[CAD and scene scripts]
[Begin]
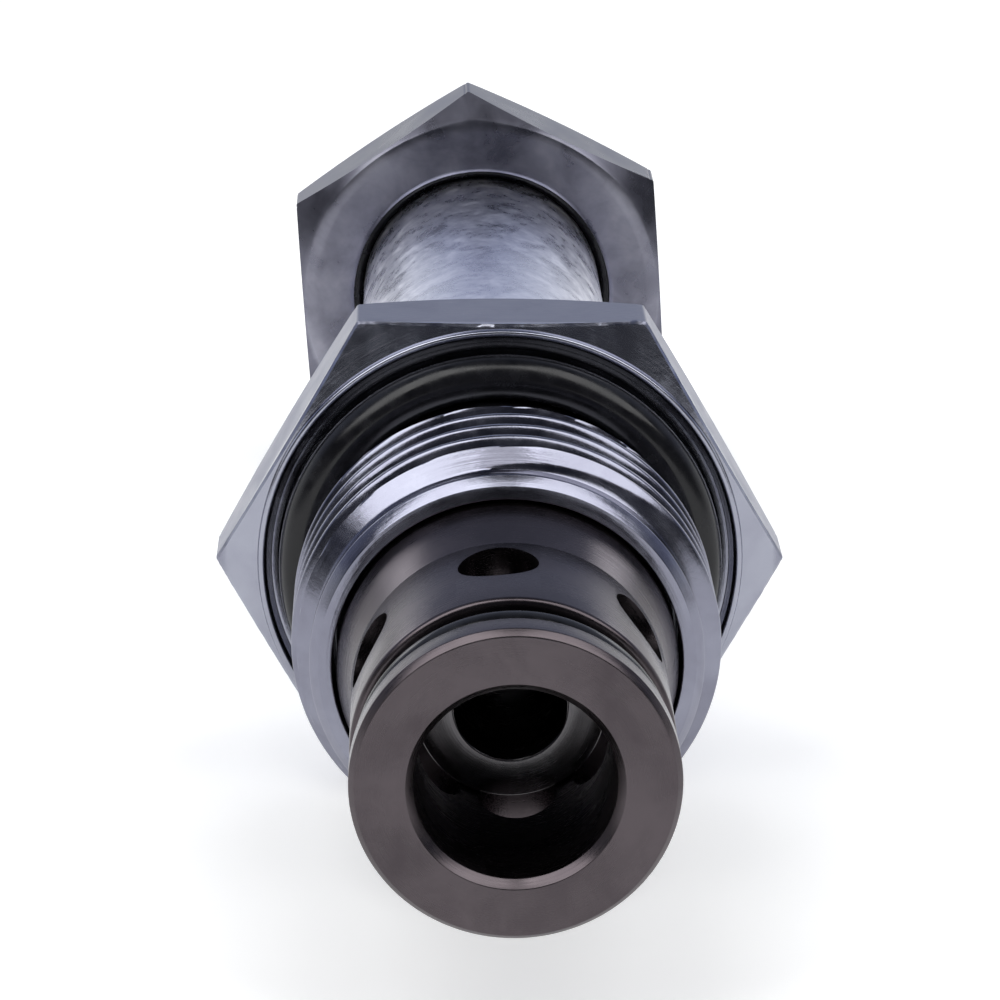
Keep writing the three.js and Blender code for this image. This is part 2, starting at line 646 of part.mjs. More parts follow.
function overrideGland() {
  const station = (OVERRIDE_START + OVERRIDE_END) / 2;
  const half = OVERRIDE_RING_SECTION + SEAL_GAP;
  return { station, half, floor: OVERRIDE_RADIUS - 2 * OVERRIDE_RING_SECTION - SEAL_GAP };
}

// The pin pushed by hand to shift the valve without current.
function makeOverridePin() {
  const gland = overrideGland();
  const geometry = turned([
    [0, PLUG_START + SEAT_GAP],
    [OVERRIDE_NOSE_RADIUS, PLUG_START + SEAT_GAP],
    [OVERRIDE_NOSE_RADIUS, OVERRIDE_START],
    [OVERRIDE_RADIUS, OVERRIDE_START],
    [OVERRIDE_RADIUS, gland.station - gland.half],
    [gland.floor, gland.station - gland.half],
    [gland.floor, gland.station + gland.half],
    [OVERRIDE_RADIUS, gland.station + gland.half],
    [OVERRIDE_RADIUS, OVERRIDE_END],
    [0, OVERRIDE_END],
  ]);
  return nodeMesh('override_pin', geometry, FINISHES.brass());
}

function makeOverrideRing() {
  const gland = overrideGland();
  const ringRadius = OVERRIDE_RADIUS - OVERRIDE_RING_SECTION;
  const geometry = roundRing(ringRadius, OVERRIDE_RING_SECTION, gland.station);
  return nodeMesh('override_o_ring', geometry, FINISHES.rubber());
}

function makeOverrideClip() {
  const outer = OVERRIDE_RADIUS + SLIDE_GAP + CLIP_GROOVE_DEPTH - SEAL_GAP;
  const geometry = openRing(outer - CLIP_WIDTH, outer, OVERRIDE_CLIP_START, CLIP_THICKNESS);
  return nodeMesh('override_clip', geometry, FINISHES.springSteel());
}

function baseRingRadius() {
  return TUBE_RADIUS + SEAL_GAP + BASE_RING_SECTION;
}

function baseGlandRadius() {
  return baseRingRadius() + BASE_RING_SECTION + SEAL_GAP;
}

// The seal round the foot of the tube. It lies in a gland, so that the coil seats on metal.
function makeBaseRing() {
  const station = BASE_GLAND_START + SEAL_GAP + BASE_RING_SECTION;
  const geometry = roundRing(baseRingRadius(), BASE_RING_SECTION, station);
  return nodeMesh('tube_base_o_ring', geometry, FINISHES.rubber());
}

function nutRingRadius() {
  return TUBE_RADIUS + SEAL_GAP + NUT_RING_SECTION;
}

// The hexagon nut that clamps the coil, with a gland for its seal in the front face.
function makeCoilNut() {
  const prism = hexagonPrism(NUT_FLATS, NUT_START, NUT_END, NUT_TURN);
  const outside = NUT_FLATS / Math.sqrt(3) + CUT_OVERSHOOT;
  const drop = (outside - NUT_CHAMFER_RADIUS) * CHAMFER_SLOPE;
  const envelope = turned([
    [0, NUT_START], [NUT_CHAMFER_RADIUS, NUT_START], [outside, NUT_START + drop],
    [outside, NUT_END - drop], [NUT_CHAMFER_RADIUS, NUT_END], [0, NUT_END],
  ]);
  const lip = TUBE_RADIUS + NUT_LIP_GAP;
  const gland = nutRingRadius() + NUT_RING_SECTION + TURN_GAP;
  const thread = TUBE_RADIUS + TURN_GAP;
  const bore = turned([
    [0, NUT_START - CUT_OVERSHOOT],
    [lip, NUT_START - CUT_OVERSHOOT],
    [lip, NUT_GLAND_START],
    [gland, NUT_GLAND_START],
    [gland, NUT_GLAND_END],
    [thread, NUT_GLAND_END],
    [thread, NUT_END + CUT_OVERSHOOT],
    [0, NUT_END + CUT_OVERSHOOT],
  ]);
  const nut = prism.intersect(solidOf(envelope)).subtract(solidOf(bore));
  return nodeMesh('coil_nut', geometryOf(nut), FINISHES.nutPlate());
}

function makeNutRing() {
  const station = (NUT_GLAND_START + NUT_GLAND_END) / 2;
  const geometry = roundRing(nutRingRadius(), NUT_RING_SECTION, station);
  return nodeMesh('coil_nut_o_ring', geometry, FINISHES.rubber());
}

// ---- assembly ----

function group(...children) {
  const made = new THREE.Group();
  made.add(...children);
  return made;
}

function assemble() {
  const cartridge = group(
    makeCage(), makeNoseRing(), makeLockRing(), makeValveBody(), makeBodyRing());
  const spoolSet = group(makeSpool(), makeSpring(), makeSpringWasher(), makeSpoolClip());
  const armatureSet = group(makeArmature(), makePushRod(), makeShim(), makeArmatureBand());
  const tubeSet = group(makePolePiece(), makeGuideTube(), makeEndPlug(), makeBaseRing());
  const overrideSet = group(makeOverridePin(), makeOverrideRing(), makeOverrideClip());
  const nutSet = group(makeCoilNut(), makeNutRing());
  const valve = group(cartridge, spoolSet, armatureSet, tubeSet, overrideSet, nutSet);
  valve.position.y = -PLUG_END / 2;
  return group(valve);
}

export default assemble();
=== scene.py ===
import math

import bmesh
import bpy
from mathutils import Matrix, Vector, noise


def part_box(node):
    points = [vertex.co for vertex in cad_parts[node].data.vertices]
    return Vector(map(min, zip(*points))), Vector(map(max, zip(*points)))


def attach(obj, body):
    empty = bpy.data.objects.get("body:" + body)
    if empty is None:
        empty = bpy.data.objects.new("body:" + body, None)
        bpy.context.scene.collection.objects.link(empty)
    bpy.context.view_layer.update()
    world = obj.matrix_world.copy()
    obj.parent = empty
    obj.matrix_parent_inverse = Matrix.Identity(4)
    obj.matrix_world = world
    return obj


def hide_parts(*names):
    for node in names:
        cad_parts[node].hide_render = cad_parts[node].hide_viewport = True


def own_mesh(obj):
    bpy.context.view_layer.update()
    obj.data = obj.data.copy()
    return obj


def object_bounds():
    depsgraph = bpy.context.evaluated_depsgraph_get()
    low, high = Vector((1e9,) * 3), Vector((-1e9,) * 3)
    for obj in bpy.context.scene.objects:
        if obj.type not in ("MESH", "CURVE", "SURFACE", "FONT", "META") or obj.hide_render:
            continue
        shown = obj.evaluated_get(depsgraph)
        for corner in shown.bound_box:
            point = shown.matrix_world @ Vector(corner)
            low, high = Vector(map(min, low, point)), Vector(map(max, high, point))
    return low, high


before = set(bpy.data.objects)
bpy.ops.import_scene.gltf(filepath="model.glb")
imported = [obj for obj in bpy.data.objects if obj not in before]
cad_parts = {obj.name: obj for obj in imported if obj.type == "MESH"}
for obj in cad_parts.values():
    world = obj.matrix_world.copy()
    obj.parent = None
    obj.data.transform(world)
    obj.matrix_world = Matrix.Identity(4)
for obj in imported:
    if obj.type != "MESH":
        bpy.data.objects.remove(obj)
cad_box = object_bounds()

# ---------------------------------------------------------------------------------------
# Cage. A steel sleeve turned from bar, oil-blacked to a warm brown grey. It carries the
# nose port and six drilled side ports, and snaps into the body on a wire ring.
# ---------------------------------------------------------------------------------------
MM = 0.001
nose_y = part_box("cage")[0].y
ROUND_STEPS = 240
MERGE_DISTANCE = 1e-7
SHARP_ANGLE = math.radians(32)


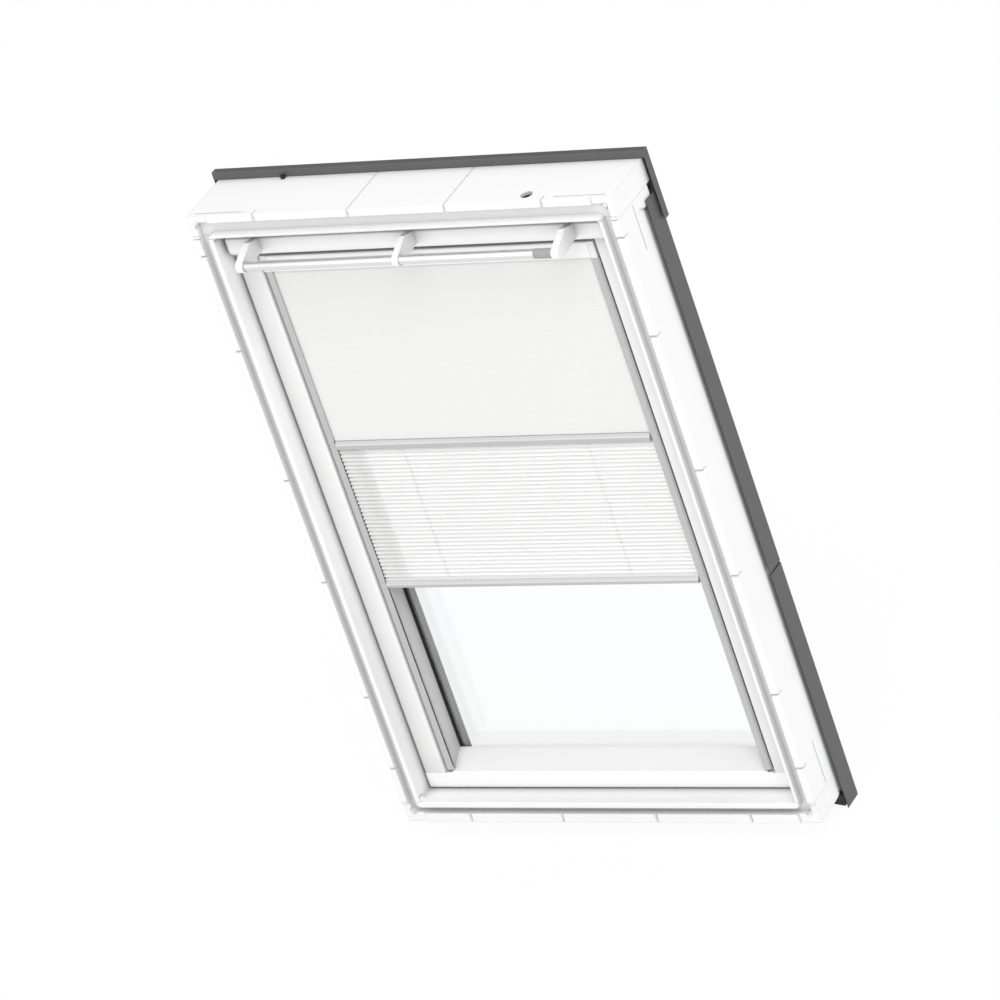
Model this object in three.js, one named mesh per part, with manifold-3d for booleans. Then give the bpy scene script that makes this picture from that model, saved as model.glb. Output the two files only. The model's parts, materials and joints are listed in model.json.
[End]
» **Written task**: Using the data above, transcribe the lines that run from the line with "makeGuideTube(), makeEndPlug(), makeBaseRing());" to the line with "obj.parent = empty", both ends kept, and output nothing else.

» **Result for this exercise**:
  const tubeSet = group(makePolePiece(), makeGuideTube(), makeEndPlug(), makeBaseRing());
  const overrideSet = group(makeOverridePin(), makeOverrideRing(), makeOverrideClip());
  const nutSet = group(makeCoilNut(), makeNutRing());
  const valve = group(cartridge, spoolSet, armatureSet, tubeSet, overrideSet, nutSet);
  valve.position.y = -PLUG_END / 2;
  return group(valve);
}

export default assemble();
=== scene.py ===
import math

import bmesh
import bpy
from mathutils import Matrix, Vector, noise


def part_box(node):
    points = [vertex.co for vertex in cad_parts[node].data.vertices]
    return Vector(map(min, zip(*points))), Vector(map(max, zip(*points)))


def attach(obj, body):
    empty = bpy.data.objects.get("body:" + body)
    if empty is None:
        empty = bpy.data.objects.new("body:" + body, None)
        bpy.context.scene.collection.objects.link(empty)
    bpy.context.view_layer.update()
    world = obj.matrix_world.copy()
    obj.parent = empty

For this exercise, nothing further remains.